InstituteQ Colloquium: Professor Emilia Morosan

This InstituteQ Colloquium features Professor Emilia Morosan of Rice University. The title of her talk is “Kramers Nodal Lines, Weyl Fermions and Large Anomalous Hall Effect in SmAlSi and InxTaS2.”

Emilia Morosan is the William M. Rice Trustee Professor of Physics and Astronomy and the Director of Rice Center for Quantum Materials (RCQM) at Rice University. She completed her doctoral studies in Physics at Iowa State University and Ames Lab and subsequently was a postdoc in Chemistry at Princeton University. Since 2007, she has been a professor of Physics and Astronomy, with joint appointments in Chemistry, and Electrical and Computer Engineering at Rice University. Prof. Morosan is a condensed matter experimentalist whose research straddles the boundaries between physics, chemistry and materials science. Her primary research interests are the design and synthesis of novel materials, crystal growth, and studies of topological correlated electron systems, unconventional superconductivity, local and itinerant moment magnetism, heavy fermions systems, quantum criticality. Prof Morosan and her group are using different crystal growth techniques to design, discover and grow single crystals of novel materials, often predicted theoretically to show non-trivial topological states from Weyl semimetals to Krames-Weyl fermions and multidegenerate fermions, unconventional superconductors. Her most recent work uses AI guided materials design and discovery to find new practical superconductors and hard ferromagnets. For her work, prof. Morosan has been recognized with numerous awards and honors, including the DOD 2024 Vannevar Bush Faculty Fellowship, Humboldt Fellowship for Advanced Researchers, Gordon and Betty Moore Foundation EPiQS synthesis investigator, Presidential Early Career Award for Scientists and Engineers (PECASE), NSF CAREER award. She is a fellow of the American Physical Society, and has served as a APS DMP member at large.

Event details

When: 14:00-15:00, 9.12.2025
Where: Lecture Hall V001, Ekonominaukio 1, 02150 Espoo & online
Register: Webropol link to register
Host: Aalto University Physics Professor Päivi Törmä

Refreshments are served at 13:45 before the talk. This talk will also be livestreamed and recorded. For remote attendees, the Zoom link can be found in the calendar invitation received upon registration.

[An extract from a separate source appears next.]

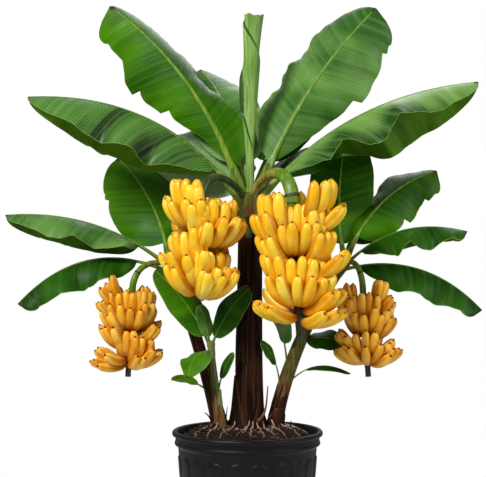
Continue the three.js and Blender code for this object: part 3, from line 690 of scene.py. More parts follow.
# How unevenly the fingers of a hand point, in degrees, and how much more unevenly they lift. Their
# lengths and girths are shares of the bunch's, from the first up to both together.
FINGER_UNEVEN, LIFT_UNEVEN = {"yellow_fruit": 5, "golden_fruit": 11}, 1.4
LENGTHS, GIRTHS = (0.94, 0.12), (0.94, 0.14)
# The core tapers to a share of its girth. It swells to a cushion behind each row and is knobbly below.
CORE_TAPER, CORE_ROWS, CORE_SIDES, CUSHION_TALL = 0.9, 90, 20, 13
KNOB_STANDS, KNOB_TALL, KNOBS_ROUND, GREEN_TO = 0.16, 7, 3, 0.16
# A skin's painted shade at the neck, as shares of the red, green and blue of its ripe shade, and its other
# paints.
NECK_TONE, NIB_TONE, FRECKLE = (0.78, 0.56, 0.32), (176, 140, 30), (120, 66, 14)
# How strongly the tones show: on ridges, as painted shade towards the neck and on the sides that touch the
# next fingers, at the nib and as freckles. The neck's painted shade reaches up to a share of the finger,
# and the nib's tone starts at another.
ON_RIDGES, NECK_SHADE, SIDE_SHADE, AT_NIB, FRECKLED, NECK_TO, NIB_FROM = 0.4, 0.85, 0.55, 0.35, 0.8, 0.62, 0.84
# Each skin is its ground paint, its lit patches and its ripe shade.
SKIN_PAINTS = {
    "yellow_fruit": {
        "yellow_skin": [(250, 196, 20), (255, 216, 52), (232, 160, 8)],
        "golden_skin": [(248, 188, 16), (254, 206, 40), (228, 150, 6)],
        "light_skin": [(252, 206, 36), (255, 226, 84), (236, 170, 14)],
        "deep_skin": [(244, 180, 12), (251, 198, 32), (224, 144, 6)],
    },
    "golden_fruit": {
        "warm_skin": [(240, 172, 26), (250, 194, 58), (218, 138, 12)],
        "amber_skin": [(232, 160, 18), (244, 180, 40), (206, 124, 8)],
        "ripe_skin": [(242, 178, 36), (250, 200, 72), (222, 144, 16)],
        "orange_skin": [(226, 150, 14), (240, 172, 32), (198, 114, 6)],
    },
}


def skin(name, paint, lit, shade):
    """Banana skin: waxy and even, deeper in patches, with painted shade towards the neck and on the sides
    that lie against the next fingers, and small brown freckles."""
    made, wire = material(name, Specular_IOR_Level=0.4)
    around, up = wire.on_map()
    shaded_sides = (around * (2 * TURN)).maths("COSINE").between(0.3, 1)
    patch = wire.noise(scale=26, detail=3)
    fleck = wire.noise(scale=150, detail=3, stretch=(1, 1, 0.45)).between(0.68, 0.76)
    ridge = wire.noise(scale=110, stretch=(1, 1, 0.15))
    brown = colour(*[share * part for share, part in zip(NECK_TONE, shade)])
    tint = patch.between(0.38, 0.66).mixed(colour(*paint), colour(*lit))
    tint = (ridge.between(0.5, 0.8) * ON_RIDGES).mixed(tint, colour(*shade))
    # Painted shade: the skin darkens towards the neck and on the sides that touch the next fingers.
    tint = ((NECK_TO - up).between(0, 0.5) * NECK_SHADE).mixed(tint, brown)
    tint = (shaded_sides * SIDE_SHADE).mixed(tint, brown)
    tint = ((up - NIB_FROM).between(0, 1 - NIB_FROM) * AT_NIB).mixed(tint, colour(*NIB_TONE))
    feed(
        made,
        Base_Color=(fleck * FRECKLED).mixed(tint, colour(*FRECKLE)),
        Roughness=0.28 + 0.16 * patch,
        Normal=relief(patch + 0.4 * ridge, depth=0.0014, strength=0.5),
    )
    return made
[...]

From Emilia Morosan: What will your talk discuss?

Kramers nodal lines (KNLs) are a special type of Weyl line degeneracies that connect time reversal invariant momenta (TRIM). KNLs are robust to spin orbit coupling (SOC), and are inherent to all non-centrosymmetric achiral crystal structures. In this talk, I will present magneto-transport and ARPES experimental data together with DFT calculations, pointing to the existence of novel KNLs in SmAlSi. SmAlSi develops an incommensurate spin density wave order at low temperatures. I will show evidence for the symmetry-protected KNLs, as well as Weyl fermions under the broken inversion symmetry in the paramagnetic phase of SmAlSi. In the AFM state, angle-dependent quantum oscillations (AQOs) provide evidence for the Weyl points, while large AHE is observed in both the AFM and the PM states. We propose a new mechanism to explain AHE in non-FM materials, based on magnetic field-induced Weyl-nodes evolution in non-centrosymmetric Weyl semimetals. I will then contrast the properties of SmAlSi with those of the intercalated transition metal dichalcogenides InxTaS2 (ITS). The ITS compounds showcase the cleanest FS with a single KNL crossing the Fermi level, and also feature superconducting ground states below Tc between 0.6 K and 2.5 K (when x = 1/2, 2/3 or 1). Our AQOs and ARPES data on InTaS2 point to the existence of pinch points enforced by KNL, reminiscent of 2D massless Dirac fermions on the surface of 3D topological insulators. So when the pinch points with (2n+1)p (n = integer) Berry curvature are gapped by superconductivity, they are expected to produce nontrivial vortex spectra hosting chiral Majorana zero modes.